The Maguari HS1 GTC is a far cry from the luxury limos that the company built in the early 20th century. Named after a stork native to South America, the Maguari HS1 GTC really does fly – a 0-62 mph time of just 2.8 seconds has been reported, with a 'limited' top speed of 236 mph.
Those impressive figures are achieved thanks to a V10 engine that is said to be from the Lamborghini Huracan mated to a seven-speed paddle-shift gearbox which sends the power to the rear wheels. However, instead of the 602 bhp that the Italian supercar puts out, the Maguari HS1 GTC develops a crazy 1085 bhp thanks to the addition of two turbos.
Adding a pair of turbos to a V10 Lamborghini is something of a trendy thing to do in tuning circles, but unlike the cars from those YouTube drag races, the Maguari HS1 GTC still has all of its carbon fibre bodywork intact. In fact, it's quite a pretty thing, with sharp lines making it something of a Batmobile crossed with a Noble M600.
The car was penned by Prof. Olivier Boulay, an internationally acclaimed car designer and architect from Paris. Its avian inspiration can be seen at the front, with the lines carrying on down the sides, cumulating in a wing-like rear light setup. Coming from a famed coachbuilder, it's no surprise that the company will also allow customers to add their own bespoke flair to each individual car.
The modern-day Hispano Suiza is the brainchild of Austrian car designer Erwin Leo Himmel, who resurrected the brand in the 2000s after decades of it lying dormant. The original company was something of a Spanish-Swiss Rolls-Royce (Hispano Suiza even means Hispanic Swiss in Spanish), and produced aviation engines as well as luxury cars before it was gradually broken up in the 1960s.
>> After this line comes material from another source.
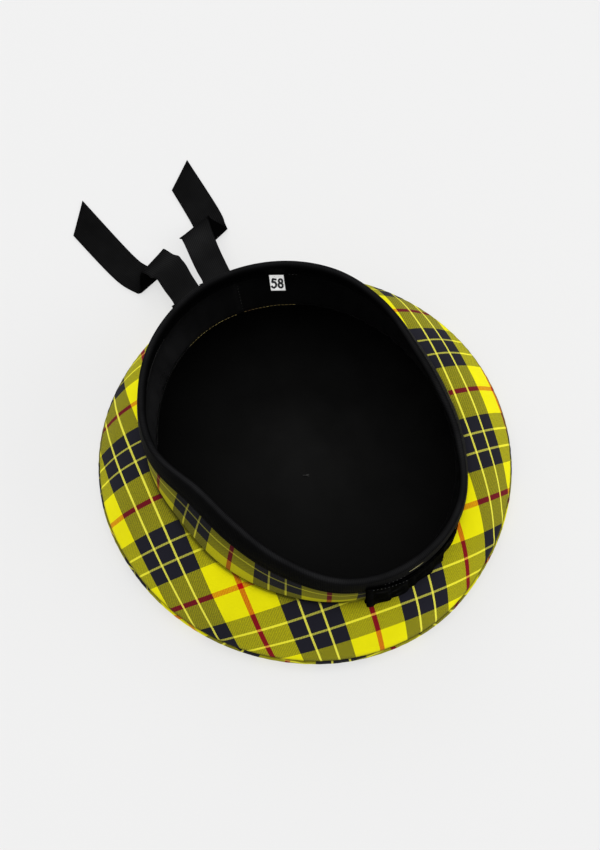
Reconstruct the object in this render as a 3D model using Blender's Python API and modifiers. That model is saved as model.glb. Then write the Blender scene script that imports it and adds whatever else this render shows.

"We want to build the most exclusive and comfortable luxury sports cars – jaw-dropping master pieces," said Himmel. "The legacy of (original Hispano Suiza founder) Marc Birkigt continues. But we do not only build cars, we want to bring together like-minded individuals to actually live the brand."
Now 100 years on from the creation of Hispano Suiza's first aviation engine, the present-day firm is gearing up for the launch of its latest offering later this year and has its sights set on global expansion right away.
"Selected enthusiasts will have an exclusive review of the car with Mr Boulay and myself," said Himmel. "We have allied our company with major partners and suppliers in the automotive industry to deliver the best product."
"To personally cater to our customers around the globe, we have set up representative offices in New York, Abu Dhabi, Hong Kong and a design studio in Paris."